Ten years after the largest economic recession since the Great Depression, our national economy is growing by leaps and bounds. Meanwhile, in rural areas with resource-based economies such as ours, that growth trickles down more slowly — drops collect into streams here and there, but not everyone gets a drink.

Lewis County is still struggling 10 years on, despite planned developments such as new grocery distribution and shopping centers, and the evidence is conspicuous in the form of homelessness, property crime, students qualifying for free school lunches and low median incomes. 

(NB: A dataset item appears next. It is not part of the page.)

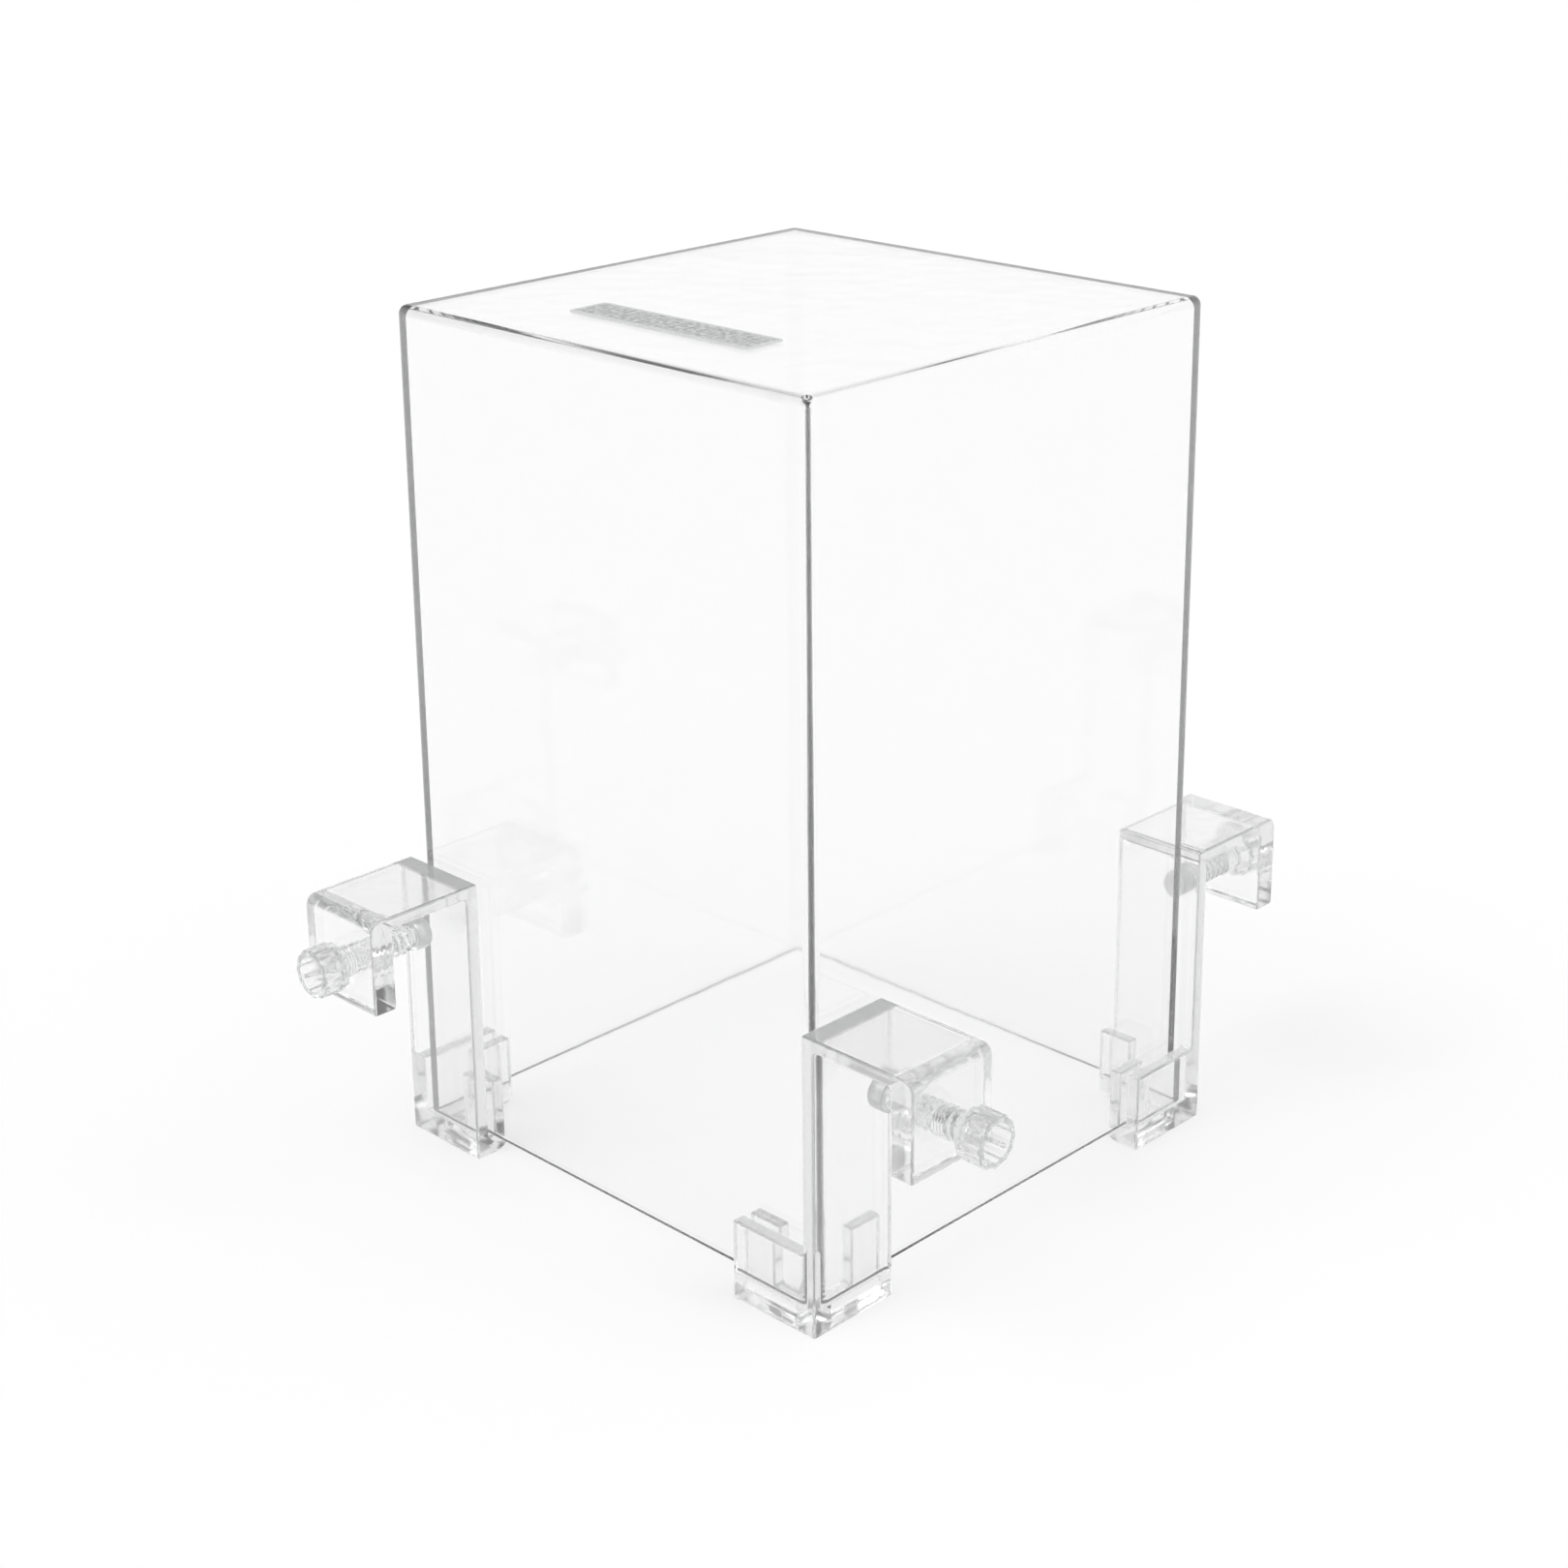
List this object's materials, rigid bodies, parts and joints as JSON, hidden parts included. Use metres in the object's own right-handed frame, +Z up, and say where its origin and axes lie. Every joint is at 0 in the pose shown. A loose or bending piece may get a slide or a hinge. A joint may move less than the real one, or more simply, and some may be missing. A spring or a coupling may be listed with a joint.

Centralia City Councilor Peter Abbarno addressed this topic during a speech at Thursday’s United Way of Lewis County Community Partnership Luncheon at Great Wolf Lodge, and he gave attendees a lasting visual representation of the scale of the problem. 

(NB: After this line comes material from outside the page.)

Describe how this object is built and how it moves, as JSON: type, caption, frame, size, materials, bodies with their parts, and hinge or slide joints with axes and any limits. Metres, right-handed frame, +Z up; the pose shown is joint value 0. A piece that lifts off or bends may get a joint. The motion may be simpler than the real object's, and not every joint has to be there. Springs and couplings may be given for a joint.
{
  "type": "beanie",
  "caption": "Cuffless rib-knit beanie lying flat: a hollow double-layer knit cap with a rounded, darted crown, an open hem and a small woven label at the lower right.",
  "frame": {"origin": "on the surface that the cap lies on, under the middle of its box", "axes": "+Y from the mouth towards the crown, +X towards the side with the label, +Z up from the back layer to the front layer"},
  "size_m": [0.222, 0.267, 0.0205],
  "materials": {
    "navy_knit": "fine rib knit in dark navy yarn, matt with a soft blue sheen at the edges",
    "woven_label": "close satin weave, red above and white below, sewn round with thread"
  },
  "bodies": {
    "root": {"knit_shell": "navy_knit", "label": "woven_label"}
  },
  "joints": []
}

He first explained that 15 percent of Lewis County residents live in poverty. The number is certainly large, but seems manageable, then he asked 12 tables full of luncheon guests to stand — representing the 50 percent of Lewis County residents classified as “Asset Limited, Income Constrained yet Employed,” or ALICE. 

Half of us, he explained, are just one financial burden — such as a car accident or layoff — away from homelessness. 

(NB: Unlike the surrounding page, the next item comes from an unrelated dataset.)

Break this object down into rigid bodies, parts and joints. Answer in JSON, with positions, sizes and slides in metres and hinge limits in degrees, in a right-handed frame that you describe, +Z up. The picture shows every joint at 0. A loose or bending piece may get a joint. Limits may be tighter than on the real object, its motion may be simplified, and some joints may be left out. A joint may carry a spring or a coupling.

“It touches every single one of us when we talk about poverty, when we talk about homelessness, when we talk about struggling families,” Abbarno said. “It’s going to affect every single community.”

But there’s hope, he and other speakers on Thursday said, if we start early and work together to coordinate our efforts. 



That’s what United Way of Lewis County is working to do with its 30 by 2030 initiative — a goal to lift 30 percent of Lewis County residents out of poverty in the next decade. 

It’s a lofty goal, and one that won’t be accomplished unless we all get on board and work in the same direction. 

We must put behind the days when countless small community groups separately threw resources at a problem, hoping some solution will stick. The way to make a difference is for all of us to decide on a course of action and stick with it. 

With that in mind, United Way of Lewis County has changed the way it distributes grants, focusing strategically on programs for early education, early intervention and early identification of poverty related issues. 

As Abbarno illustrated on Thursday, homelessness is not a problem that affects only a select few of us. If half our community is truly one broken-down car, one rent increase, or one medical scare away from becoming homeless, that is everybody’s problem. It means we all know someone in a precarious financial position. We all know someone who might need our help someday, or we might need it ourselves. 

It’s all of our responsibility to try to change that. Consider supporting the United Way or volunteering your time.